Provided material:

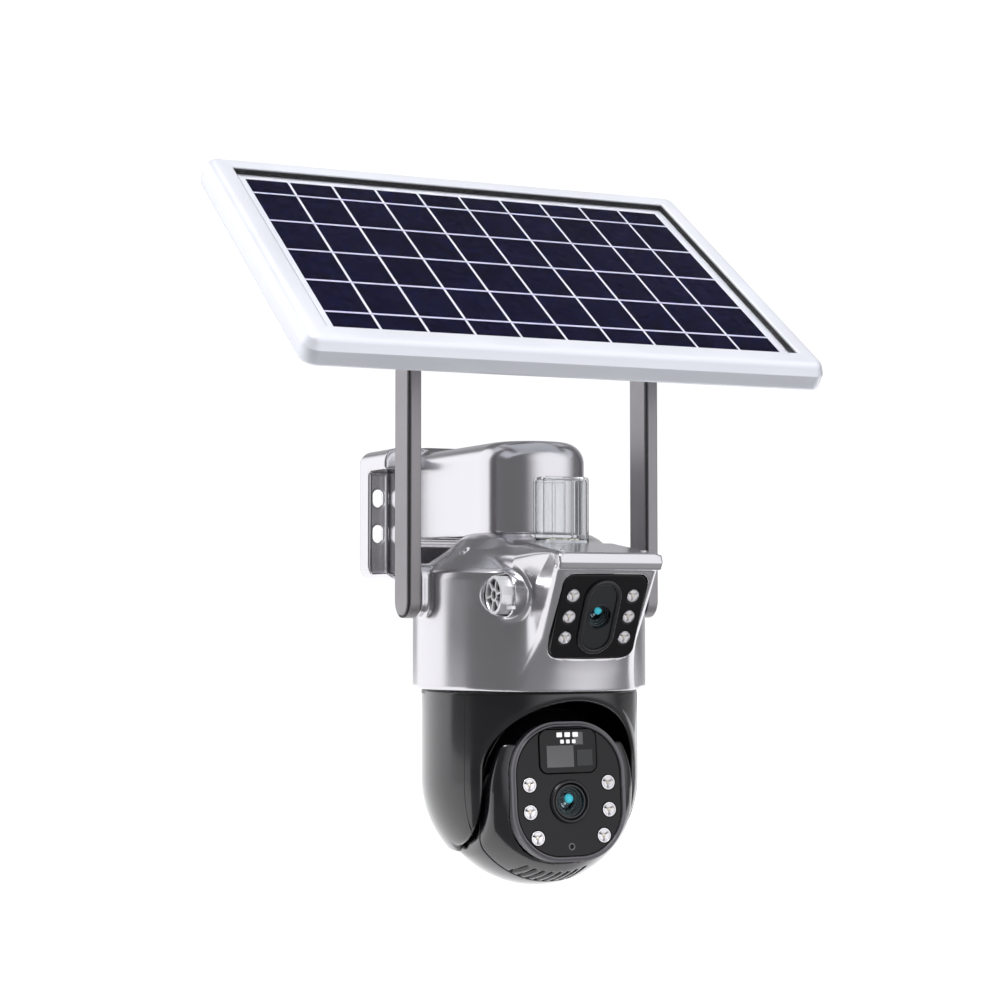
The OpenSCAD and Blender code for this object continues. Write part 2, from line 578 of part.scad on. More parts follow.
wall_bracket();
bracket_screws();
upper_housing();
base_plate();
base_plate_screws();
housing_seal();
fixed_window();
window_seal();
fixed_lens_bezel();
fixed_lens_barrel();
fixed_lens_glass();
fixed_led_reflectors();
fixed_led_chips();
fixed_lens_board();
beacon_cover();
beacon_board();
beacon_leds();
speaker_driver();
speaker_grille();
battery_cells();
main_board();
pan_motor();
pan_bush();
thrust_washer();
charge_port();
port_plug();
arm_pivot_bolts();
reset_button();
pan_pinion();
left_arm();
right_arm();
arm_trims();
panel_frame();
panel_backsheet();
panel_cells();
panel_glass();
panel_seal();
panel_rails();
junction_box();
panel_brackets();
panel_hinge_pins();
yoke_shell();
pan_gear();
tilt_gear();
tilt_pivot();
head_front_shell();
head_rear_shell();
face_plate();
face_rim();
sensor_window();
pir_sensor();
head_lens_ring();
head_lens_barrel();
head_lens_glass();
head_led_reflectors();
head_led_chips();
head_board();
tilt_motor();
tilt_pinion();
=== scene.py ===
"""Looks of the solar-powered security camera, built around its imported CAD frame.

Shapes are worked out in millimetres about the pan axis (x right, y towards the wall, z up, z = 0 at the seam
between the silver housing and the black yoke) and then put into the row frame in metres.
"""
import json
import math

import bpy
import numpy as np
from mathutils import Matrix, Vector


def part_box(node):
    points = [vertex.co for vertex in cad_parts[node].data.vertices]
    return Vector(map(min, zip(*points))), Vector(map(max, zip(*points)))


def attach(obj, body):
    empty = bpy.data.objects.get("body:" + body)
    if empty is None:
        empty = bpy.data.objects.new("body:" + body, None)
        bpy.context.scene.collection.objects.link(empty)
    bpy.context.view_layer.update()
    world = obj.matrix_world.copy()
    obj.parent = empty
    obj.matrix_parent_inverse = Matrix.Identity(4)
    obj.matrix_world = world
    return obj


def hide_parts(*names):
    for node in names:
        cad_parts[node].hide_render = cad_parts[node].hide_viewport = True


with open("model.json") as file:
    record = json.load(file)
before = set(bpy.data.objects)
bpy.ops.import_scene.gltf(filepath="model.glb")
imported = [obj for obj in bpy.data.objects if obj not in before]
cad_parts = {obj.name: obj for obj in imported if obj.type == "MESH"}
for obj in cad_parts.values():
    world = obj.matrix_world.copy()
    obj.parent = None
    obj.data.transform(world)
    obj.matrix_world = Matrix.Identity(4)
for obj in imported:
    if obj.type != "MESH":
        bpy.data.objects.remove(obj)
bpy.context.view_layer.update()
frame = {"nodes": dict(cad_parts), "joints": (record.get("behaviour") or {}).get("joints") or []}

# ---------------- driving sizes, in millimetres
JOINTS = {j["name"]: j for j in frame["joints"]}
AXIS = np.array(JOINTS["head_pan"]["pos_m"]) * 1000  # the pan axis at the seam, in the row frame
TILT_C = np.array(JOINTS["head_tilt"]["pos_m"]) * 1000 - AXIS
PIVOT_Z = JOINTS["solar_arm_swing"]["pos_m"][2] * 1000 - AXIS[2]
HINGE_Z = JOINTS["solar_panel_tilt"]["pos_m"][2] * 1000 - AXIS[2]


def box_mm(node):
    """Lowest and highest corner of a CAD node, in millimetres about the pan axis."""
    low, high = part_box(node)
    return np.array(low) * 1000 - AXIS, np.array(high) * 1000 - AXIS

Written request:
Output only the lines from the one containing "beacon_cover();" through the one containing "record = json.load(file)", inclusive, exactly as written.

Written answer:
beacon_cover();
beacon_board();
beacon_leds();
speaker_driver();
speaker_grille();
battery_cells();
main_board();
pan_motor();
pan_bush();
thrust_washer();
charge_port();
port_plug();
arm_pivot_bolts();
reset_button();
pan_pinion();
left_arm();
right_arm();
arm_trims();
panel_frame();
panel_backsheet();
panel_cells();
panel_glass();
panel_seal();
panel_rails();
junction_box();
panel_brackets();
panel_hinge_pins();
yoke_shell();
pan_gear();
tilt_gear();
tilt_pivot();
head_front_shell();
head_rear_shell();
face_plate();
face_rim();
sensor_window();
pir_sensor();
head_lens_ring();
head_lens_barrel();
head_lens_glass();
head_led_reflectors();
head_led_chips();
head_board();
tilt_motor();
tilt_pinion();
=== scene.py ===
"""Looks of the solar-powered security camera, built around its imported CAD frame.

Shapes are worked out in millimetres about the pan axis (x right, y towards the wall, z up, z = 0 at the seam
between the silver housing and the black yoke) and then put into the row frame in metres.
"""
import json
import math

import bpy
import numpy as np
from mathutils import Matrix, Vector


def part_box(node):
    points = [vertex.co for vertex in cad_parts[node].data.vertices]
    return Vector(map(min, zip(*points))), Vector(map(max, zip(*points)))


def attach(obj, body):
    empty = bpy.data.objects.get("body:" + body)
    if empty is None:
        empty = bpy.data.objects.new("body:" + body, None)
        bpy.context.scene.collection.objects.link(empty)
    bpy.context.view_layer.update()
    world = obj.matrix_world.copy()
    obj.parent = empty
    obj.matrix_parent_inverse = Matrix.Identity(4)
    obj.matrix_world = world
    return obj


def hide_parts(*names):
    for node in names:
        cad_parts[node].hide_render = cad_parts[node].hide_viewport = True


with open("model.json") as file:
    record = json.load(file)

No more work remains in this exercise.